• [DATA SEGMENT]
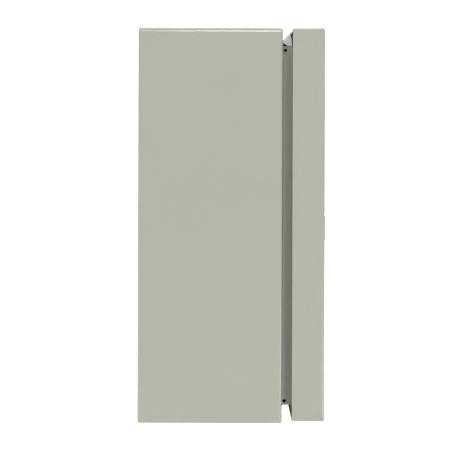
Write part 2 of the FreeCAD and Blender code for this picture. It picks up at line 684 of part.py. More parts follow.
def device_case(first, modules):
    """Moulded case: shoulders with the terminals, and a nose with the lever's drum in it."""
    x0, x1 = case_span(first, modules)
    back = RAIL_FRONT + 3.8
    outline = [
        (back, RAIL_Z - CASE_HALF_H + 6), (RAIL_FRONT - 3, RAIL_Z - CASE_HALF_H),
        (RAIL_FRONT - SHOULDER, RAIL_Z - CASE_HALF_H), (RAIL_FRONT - SHOULDER, RAIL_Z - NOSE_HALF_H),
        (RAIL_FRONT - NOSE, RAIL_Z - NOSE_HALF_H + 1), (RAIL_FRONT - NOSE, RAIL_Z + NOSE_HALF_H - 1),
        (RAIL_FRONT - SHOULDER, RAIL_Z + NOSE_HALF_H), (RAIL_FRONT - SHOULDER, RAIL_Z + CASE_HALF_H),
        (RAIL_FRONT - 3, RAIL_Z + CASE_HALF_H), (back, RAIL_Z + CASE_HALF_H - 6),
    ]
    case = prism_x(outline, x0, x1)
    front_edges = [e for e in edges_along(case, V(1, 0, 0)) if e.BoundBox.YMax < RAIL_FRONT - SHOULDER + 1]
    case = case.makeFillet(0.8, front_edges)
    case = case.cut(rail_recess(x0, x1, back))
    left, right = lever_span(first, modules)
    pocket = rod(DRUM_R + DRUM_CLEAR, (left - 0.3, LEVER_AXIS_Y, RAIL_Z), (right + 0.3, LEVER_AXIS_Y, RAIL_Z))
    case = case.cut(pocket)
    shoulder_y = RAIL_FRONT - SHOULDER
    for x in pole_centres(first, modules):
        for side in (-1, 1):
            z = RAIL_Z + side * TERMINAL_Z
            case = case.cut(rod(TERMINAL_R, (x, shoulder_y - 1, z), (x, shoulder_y + 12, z)))
            edge = RAIL_Z + side * CASE_HALF_H
            case = case.cut(block(x - 4, x + 4, shoulder_y + 14, shoulder_y + 22, edge - side * 3, edge + side))
    return case


def device_lever(first, modules):
    """Drum and lever, resting in the off position with the lever down."""
    left, right = lever_span(first, modules)
    axle = (left, LEVER_AXIS_Y, RAIL_Z)
    drum = rod(DRUM_R, axle, (right, LEVER_AXIS_Y, RAIL_Z))
    lever = block(left, right, LEVER_AXIS_Y - LEVER_TIP, LEVER_AXIS_Y - 2, RAIL_Z - 1.9, RAIL_Z + 1.9)
    lever = lever.makeFillet(1.2, [e for e in edges_along(lever, V(1, 0, 0)) if e.BoundBox.YMax < LEVER_AXIS_Y - 8])
    lever.rotate(V(*axle), V(1, 0, 0), LEVER_SWING / 2)
    return join([drum, lever])


def terminal_screws():
    """Every terminal screw, sunk in its hole in the case."""
    seat = RAIL_FRONT - SHOULDER + 12
    screws = []
    for x in [p for first, modules in DEVICES.values() for p in pole_centres(first, modules)]:
        for side in (-1, 1):
            z = RAIL_Z + side * TERMINAL_Z
            head = rod(2.9, (x, seat - 5, z), (x, seat, z))
            slot = block(x - 3, x + 3, seat - 6, seat - 3.6, z - 0.5, z + 0.5)
            cross = block(x - 0.5, x + 0.5, seat - 6, seat - 3.6, z - 2, z + 2)
            screws.append(head.cut(slot).cut(cross))
    return Part.makeCompound(screws)


# name: (first module place, number of modules)
DEVICES = {"main_switch": (0, 2), "breaker_1": (2, 1), "breaker_2": (3, 1), "breaker_3": (4, 1), "breaker_4": (5, 1)}

# ---- neutral and earth bars ------------------------------------------------------------------
SUPPORT_X = 36.0
SUPPORT_HEIGHT = 15.0
BAR_DEPTH = 7.0
BAR_HALF_H = 4.5
BAR_BACK = PLATE_FRONT - SUPPORT_HEIGHT
BAR_FRONT = BAR_BACK - BAR_DEPTH
SUPPORT_FOOT = 16.0


def support_screw_places():
    return (-SUPPORT_X - SUPPORT_FOOT / 2 - 5, SUPPORT_X + SUPPORT_FOOT / 2 + 5)


def bar_screw_places():
    return [BAR_PITCH * (i - (BAR_SCREWS - 1) / 2) for i in range(BAR_SCREWS)]


def terminal_bar(z):
    """Brass bar with a row of clamping screws from the front and wire holes from below."""
    bar = block(-BAR_HALF_LENGTH, BAR_HALF_LENGTH, BAR_FRONT, BAR_BACK, z - BAR_HALF_H, z + BAR_HALF_H)
    bar = bar.makeChamfer(0.5, edges_along(bar, V(1, 0, 0)))
    middle = (BAR_FRONT + BAR_BACK) / 2
    for x in bar_screw_places():
        bar = bar.cut(rod(1.9, (x, middle, z - 10), (x, middle, z + 10)))
        bar = bar.cut(rod(1.95, (x, BAR_FRONT - 1, z), (x, BAR_BACK - 0.8, z)))
    return bar


def bar_screws(z):
    head_r = 3.0
    screws = []
    for x in bar_screw_places():
        head = rod(head_r, (x, BAR_FRONT - 2.2, z), (x, BAR_FRONT, z))
        head = head.makeFillet(0.5, [e for e in round_edges(head, head_r) if e.BoundBox.YMax < BAR_FRONT - 1])
        slot = block(x - 4, x + 4, BAR_FRONT - 3, BAR_FRONT - 1.2, z - 0.45, z + 0.45)
        screws.append(join([head, rod(1.95, (x, BAR_FRONT, z), (x, BAR_BACK - 0.9, z))]).cut(slot))
    return Part.makeCompound(screws)


def bar_supports(z):
    """Two insulating feet that hold a bar clear of the plate, each with a screw lug at its outer side."""
    feet = []
    for side in (-1, 1):
        middle = side * SUPPORT_X
        half = SUPPORT_FOOT / 2
        post = block(middle - half / 2, middle + half / 2, BAR_BACK, PLATE_FRONT, z - 6, z + 6)
        post = post.makeFillet(1.0, edges_along(post, V(0, 1, 0)))
        lug_end = side * (SUPPORT_X + half + 10)
        lug = block(middle, lug_end, PLATE_FRONT - 3, PLATE_FRONT, z - 6, z + 6)
        outer = [e for e in edges_along(lug, V(0, 1, 0)) if abs(e.CenterOfMass.x - lug_end) < 0.1]
        lug = lug.makeFillet(4.0, outer)
        screw_x = side * support_screw_places()[1]
        feet.append(join([post, lug]).cut(rod(SUPPORT_SCREW_R + 0.1, (screw_x, -40, z), (screw_x, 0, z))))
    return Part.makeCompound(feet)


def support_screws():
    seat = PLATE_FRONT - 3
    screws = []
    for z in (NEUTRAL_Z, EARTH_Z):
        for x in support_screw_places():
            screws.append(plate_screw(x, z, SUPPORT_SCREW_R, 3.8, 2.6, seat, PLATE_BACK + 4))
    return Part.makeCompound(screws)


# ---- the whole cabinet -----------------------------------------------------------------------
def build():
    """Every sub-part by name."""
    wall_base, wall_away = (HALF_W - SHEET, EARTH_STUD_Y, EARTH_STUD_Z), V(-1, 0, 0)
    door_base, door_away = (DOOR_STUD_X, DOOR_INNER, DOOR_STUD_Z), V(0, 1, 0)
    nodes = {
        "cabinet_shell": cabinet_shell(),
        "rear_panel": rear_panel(),
        "rain_gutter": rain_gutter(),
        "gutter_end_plugs": Part.makeCompound([gutter_end_plug(-1), gutter_end_plug(1)]),
        "gland_gasket": gland_gasket(),
        "gland_plate": gland_plate(),
        "gland_plate_screws": gland_screws(),
        "mounting_plate": mounting_plate(),
        "plate_studs": plate_studs(),
        "plate_spacers": plate_spacers(),
        "plate_washers": plate_washers(),
        "plate_nuts": plate_nuts(),
        "din_rail": din_rail(),
        "din_rail_screws": din_rail_screws(),
        "rail_end_stop_left": rail_end_stop(-1),
        "rail_end_stop_right": rail_end_stop(1),
        "terminal_screws": terminal_screws(),
        "neutral_bar": terminal_bar(NEUTRAL_Z),
        "neutral_bar_screws": bar_screws(NEUTRAL_Z),
        "neutral_bar_supports": bar_supports(NEUTRAL_Z),
        "earth_bar": terminal_bar(EARTH_Z),
        "earth_bar_screws": bar_screws(EARTH_Z),
        "earth_bar_supports": bar_supports(EARTH_Z),
        "bar_support_screws": support_screws(),
        "cabinet_earth_stud": m6_stud(wall_base, wall_away, EARTH_STUD_LENGTH),
        "cabinet_earth_washer": m6_washer(wall_base, wall_away),
        "cabinet_earth_nut": m6_nut(wall_base, wall_away),
        "hinge_pin_clips": hinge_pin_clips(),
        "door_shell": door_shell(),
        "door_gasket": door_gasket(),
        "door_earth_stud": m6_stud(door_base, door_away, EARTH_STUD_LENGTH),
        "door_earth_washer": m6_washer(door_base, door_away),
        "door_earth_nut": m6_nut(door_base, door_away),
        "lock_housing": lock_housing(),
        "lock_seal": lock_seal(),
        "lock_nut": lock_nut(),
        "lock_spindle": lock_spindle(),
        "lock_cam": lock_cam(),
        "lock_cam_washer": lock_cam_washer(),
        "lock_cam_screw": lock_cam_screw(),
    }
    for i, x in enumerate(GROMMET_X, 1):
        nodes[f"cable_grommet_{i}"] = cable_grommet(x)
    for place, middle in (("upper", HINGE_Z), ("lower", -HINGE_Z)):
        nodes[f"{place}_hinge_fixed_leaf"] = hinge_fixed_leaf(middle)
        nodes[f"{place}_hinge_door_leaf"] = hinge_door_leaf(middle)
        nodes[f"{place}_hinge_pin"] = hinge_pin(middle)
    for name, (first, modules) in DEVICES.items():
        nodes[f"{name}_case"] = device_case(first, modules)
        nodes[f"{name}_lever"] = device_lever(first, modules)
    return nodes


def main():
    os.makedirs("parts", exist_ok=True)
    for name, shape in build().items():
        if not shape.isValid() or shape.Volume <= 0:
            raise ValueError(f"{name} is not a sound solid")
        shape.exportStep(f"parts/{name}.step")


main()
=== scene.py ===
"""The looks of a small wall-mounted switchboard cabinet: powder-coated sheet steel, a poured foam door
seal, a plated quarter-turn lock, threaded studs, moulded switchgear and brass bars, on a pale floor.

Metres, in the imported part's own frame: +Z up, the door faces -Y, the lock is on the left (-X).
"""

import json
import math

import bmesh
import bpy
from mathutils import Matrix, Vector


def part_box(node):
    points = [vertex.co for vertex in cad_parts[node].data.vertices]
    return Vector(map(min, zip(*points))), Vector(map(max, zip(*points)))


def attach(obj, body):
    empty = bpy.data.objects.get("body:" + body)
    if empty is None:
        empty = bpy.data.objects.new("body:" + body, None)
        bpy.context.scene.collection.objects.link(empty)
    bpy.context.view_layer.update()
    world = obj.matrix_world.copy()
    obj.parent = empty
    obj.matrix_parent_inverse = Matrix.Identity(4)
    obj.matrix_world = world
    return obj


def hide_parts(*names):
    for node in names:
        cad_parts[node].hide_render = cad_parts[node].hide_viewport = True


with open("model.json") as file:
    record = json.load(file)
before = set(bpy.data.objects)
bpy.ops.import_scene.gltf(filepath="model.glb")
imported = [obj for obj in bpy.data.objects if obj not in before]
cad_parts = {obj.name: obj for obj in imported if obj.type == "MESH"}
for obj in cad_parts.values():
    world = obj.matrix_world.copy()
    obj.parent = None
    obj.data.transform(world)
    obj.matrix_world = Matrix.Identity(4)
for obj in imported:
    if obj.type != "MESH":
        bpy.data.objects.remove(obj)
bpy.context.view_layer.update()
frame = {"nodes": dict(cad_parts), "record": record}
nodes = frame["nodes"]

MM = 0.001
shell_low, shell_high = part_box("cabinet_shell")
HEIGHT = shell_high.z - shell_low.z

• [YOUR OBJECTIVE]
Quote the listing above, but only from the line that shows "record = json.load(file)" through the line that shows "in imported if".

• [RESPONSE BELOW]
    record = json.load(file)
before = set(bpy.data.objects)
bpy.ops.import_scene.gltf(filepath="model.glb")
imported = [obj for obj in bpy.data.objects if obj not in before]
cad_parts = {obj.name: obj for obj in imported if obj.type == "MESH"}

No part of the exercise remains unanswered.